Not sure who was at the party, maybe M? Anyway, I was on the phone calling C. I'm talking for a long time. At the end I'm discussing politics and am surprised and catch myself. I should not be talking about politics. I think earlier I was talking about spirituality. In any event, I then listen at the other end of the line and realize that no one is listening. There is a sound of another party going on in the background. Likely a hot tub if memory serves. So all my talking was to no one at the other end. Probably happens more than we care to admit, if we really think about it...lol
The more I think about it, that is the conversation we have with ourselves trying to justify our past actions to others, when they have already moved on. Its all about us. I wonder if CR has any conversations in his head about the past relationship with M or has similarly moved on. This is no great revelation, just a dream reminder....lol
Earlier in the week, I was at that shady grove place in my dream. The dream shady grove had a row of sycamore trees. The real one, at least at this point, does not.

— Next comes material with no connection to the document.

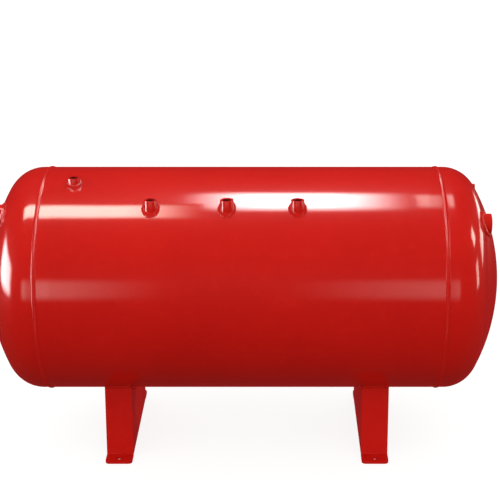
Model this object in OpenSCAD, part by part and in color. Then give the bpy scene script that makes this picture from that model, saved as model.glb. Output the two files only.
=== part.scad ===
// Horizontal welded air receiver: rolled shell, two dished heads, threaded
// sockets and two welded plate supports. Millimetres, +Z up, axis along X.
// The origin is on the floor, under the middle of the vessel.

/* [Vessel] */
// Outside diameter of the shell
shell_od = 500; // [460:5:540]
// Length of the shell between the two girth seams
shell_len = 866; // [800:2:1100]
// Plate thickness of the shell and heads
plate_t = 4; // [3:0.5:6]
// Length of the straight flange on each head
flange_len = 16; // [10:1:30]
// Height of the vessel axis above the floor
axis_height = 380; // [360:2:420]
// Crown radius of a head, as a share of the shell diameter
crown_ratio = 0.85; // [0.8:0.05:1]
// Knuckle radius of a head, as a share of the shell diameter
knuckle_ratio = 0.15; // [0.14:0.01:0.2]

/* [Welds] */
// Width of the girth and seam weld beads
bead_w = 11; // [8:1:14]
// Height of the girth and seam weld beads
bead_h = 2.4; // [1.5:0.1:3.5]
// How far a fillet weld reaches along the plate
fillet_leg = 7; // [5:0.5:9]
// Angle of the long shell seam from the top towards the rear
seam_angle = 70; // [40:5:100]
// Width of the backing rings inside the girth seams
backing_w = 30; // [20:2:40]
// Thickness of the backing rings
backing_t = 3; // [2:0.5:4]

/* [Sockets] */
// Outside diameter of the half-inch sockets
socket_od = 28; // [26:1:32]
// Radius of the half-inch socket thread at its crests
socket_bore_r = 9.3; // [8.5:0.1:10]
// Height of a front socket above the plate, on its own axis
socket_rise = 21; // [14:1:30]
// Distance of the front row of sockets from the centre line
socket_row_y = 140; // [100:5:160]
// Place of the inlet socket along the vessel
inlet_x = -193; // [-260:1:-120]
// Place of the switch socket along the vessel
switch_x = -31; // [-80:1:40]
// Place of the outlet socket along the vessel
outlet_x = 119; // [80:1:200]
// Place of the safety valve socket along the vessel
safety_x = -364; // [-380:1:-300]
// Distance of the safety valve socket from the centre line
safety_y = 68; // [0:2:100]
// Height of the safety valve socket above the plate
safety_rise = 15; // [12:1:24]
// Length of the drain socket below the plate
drain_drop = 16; // [10:1:24]

/* [Head bosses] */
// Outside diameter of the one-inch bosses on the heads
boss_od = 44; // [40:1:50]
// Radius of the one-inch boss thread at its crests
boss_bore_r = 15.15; // [13:0.05:16]
// Distance of a boss's face from the head's tangent line
boss_face = 89; // [88:1:100]
// Distance of the left boss from the centre line
boss_y_left = 80; // [60:5:90]
// Height of the left boss above the vessel axis
boss_z_left = 175; // [160:1:178]
// Distance of the right boss from the centre line
boss_y_right = 100; // [60:5:110]
// Height of the right boss above the vessel axis
boss_z_right = 161; // [155:1:170]
// Diameter of the earth lug on the right head
lug_d = 14; // [10:1:18]

/* [Supports] */
// Distance between the middles of the two supports
support_pitch = 576; // [500:2:640]
// How far the pair of supports stands off the vessel's middle
support_shift = 8; // [0:1:12]
// Width of a leg
leg_w = 60; // [50:1:70]
// Plate thickness of legs and webs
leg_t = 6; // [5:0.5:8]
// Distance of a leg's outer face from the centre line, at the foot
leg_y = 147; // [130:1:160]
// Lean of the legs towards each other
leg_lean = 5; // [0:1:10]
// Length of a foot beyond its leg
foot_len = 36; // [28:1:45]
// Diameter of the bolt hole in each foot
foot_hole_d = 12; // [9:0.5:14]
// Corner radius of the feet
foot_corner_r = 9; // [4:1:14]
// Height of the web's lower edge above the floor
web_clear = 3; // [2:1:20]

/* [Hidden] */
$fn = 64;
big_fn = 160;
paint = [0.72, 0.09, 0.07];
shell_r = shell_od / 2;
crown_r = crown_ratio * shell_od;
knuckle_r = knuckle_ratio * shell_od;
knuckle_c = shell_r - knuckle_r;
crown_drop = sqrt(pow(crown_r - knuckle_r, 2) - pow(knuckle_c, 2));
head_depth = crown_r - crown_drop;
join_angle = asin(knuckle_c / (crown_r - knuckle_r));
seam_x = shell_len / 2;
tangent_x = seam_x + flange_len;
socket_r = socket_od / 2;
boss_r = boss_od / 2;
// Clearance between a socket and its hole, which the weld closes
hole_gap = 0.2;
// How far a socket passes through the plate
socket_inside = 2;
fillet_h = fillet_leg - 1;
lug_y = 72;
lug_z = 192;
lug_face = 77;
left_x = support_shift - support_pitch / 2;
right_x = support_shift + support_pitch / 2;
lean = tan(leg_lean);
heel_r = 8;
bend_r = 2;
foot_hole_y = leg_y + foot_len / 2 + 1;
overcut = 1;
// How far cutting tools stand clear of the surface they cut
reach_past = 40;
// Half of the angle that a web's weld runs over, seen from the vessel axis
web_weld_half = 29;

// Height of the shell's surface above its axis, at a distance from the centre line
function rise_at(y, r = shell_r) = sqrt(r * r - y * y);

// Height of a head's crown above the tangent line, at a radius from its axis
function crown_at(rho, r = crown_r) = rise_at(rho, r) - crown_drop;

// Turns +Z to point along +X for side = 1, or along -X for side = -1
module along_x(side = 1) rotate([0, side * 90, 0]) children();

module on_axis(x = 0) translate([x, 0, axis_height]) children();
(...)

I was going around the place in the dream, as now in real life. The dream entered the bedroom, but was collegial, more or a partnership than anything intimate, as far as I can remember. As various odd tasks around the farm ensued on both the dream and reality.
Afterwards, in the dream world I was driving my car off the farm and realized that up ahead was a cliff and I was driving to fast. I slowed down quickly and rapidly approached the lip of the cliff which led to a precipitous fall. I woke up before I discovered whether I had braked in time.